MatthiasPaul has changed it back, with the edit comment: "Changed "Units of..." back to "Quantity:", as this is the proper term for it." What does that mean? Has some authority declared that "Unit of ..." is not "proper"? Professional physicists and physics textbooks use the term "unit of time", "unit of area", etc. very frequently. I have never heard anyone say it was not "proper" to use that terminology.
On the other hand, I have never heard a professional physicist or physics textbook say something like "The quantity of a joule is energy." I think most people would find that sentence to be confusing nonsense.
Therefore I am changing it back to "Unit of ...". -- Steve ( talk) 13:50, 6 October 2013 (UTC)
The dimension parameter has two big problems:
(1) It is redundant with expressing the unit in SI base units.
(2) There are no standardized symbols for dimensions, therefore editors are encouraged to make them up.
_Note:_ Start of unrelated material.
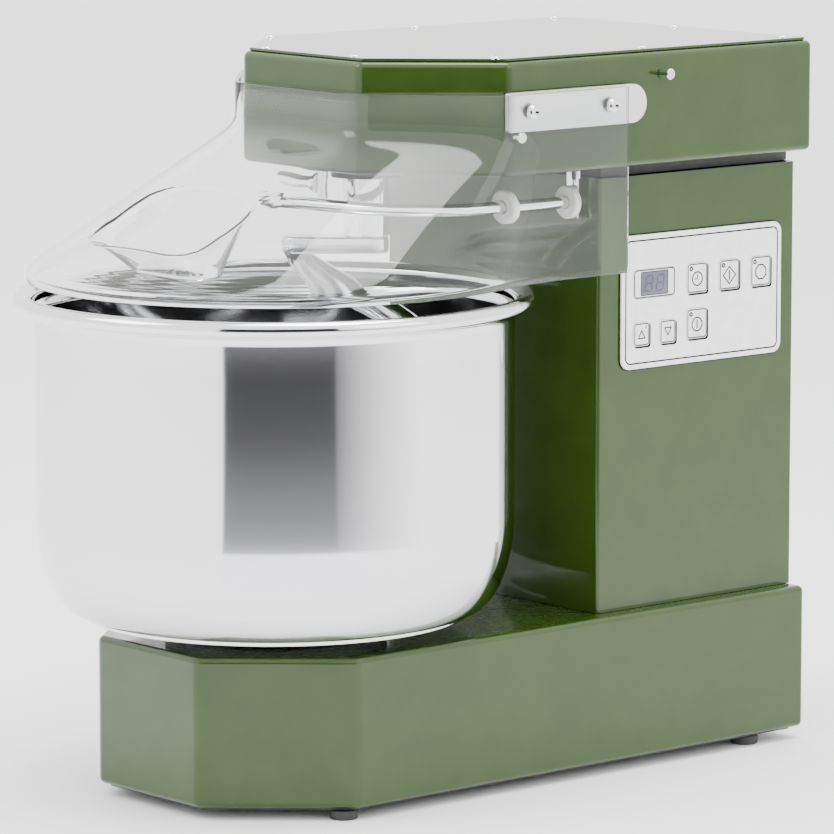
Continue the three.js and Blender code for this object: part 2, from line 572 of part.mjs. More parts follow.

M,L,T for mass length time seems pretty straightforward, but M could also be confused with meters (by non-experts), L could be inductance, etc. Much worse is when you get to electromagnetism. For example, take Coulomb. Someone put in that its dimension is I * T (current times time), but will readers know what the letter I means? Why isn't the dimension of Coulombs just Q for charge? What makes current and time more "fundamental" than charge? Aha, I see, amp is an SI base unit while coulomb is not. So that's the secret: It's actually exactly the same as SI base units, but replacing "m" by L and "s" by T and "A" by "I". So it's not only redundant with an expression in SI base units, it's an obfuscated copy of the expression in SI base units.
Therefore I will delete that part of the template. Just because something can be put in an infobox doesn't mean it should! -- Steve ( talk) 14:31, 6 October 2013 (UTC)
I don't understand why Name is required (earlier there was an error message if you don't specify a name; now it will default to the article title). For example, if the article title is "Pascal" and there's a template right at the top, then it is blindingly obvious to every reader that this is a template about the Pascal. So it's a waste of space to include the big bold text "Pascal" in the template. Shouldn't the writers of each article have the freedom to decide whether or not to include the name? I think it should be an optional parameter. -- Steve ( talk) 17:23, 16 December 2013 (UTC)
The following discussion is closed. Please do not modify it. Subsequent comments should be made on the appropriate discussion page. No further edits should be made to this discussion.
Should the documentation for the name parameter be edited to indicate what the capitalization rule is for unit names (and the examples edited to agree)? Should the capitalization of the name be similar to the title of an article or section (e.g. "Watt") or as it would be if the name appeared mid-sentence (e.g. "watt")?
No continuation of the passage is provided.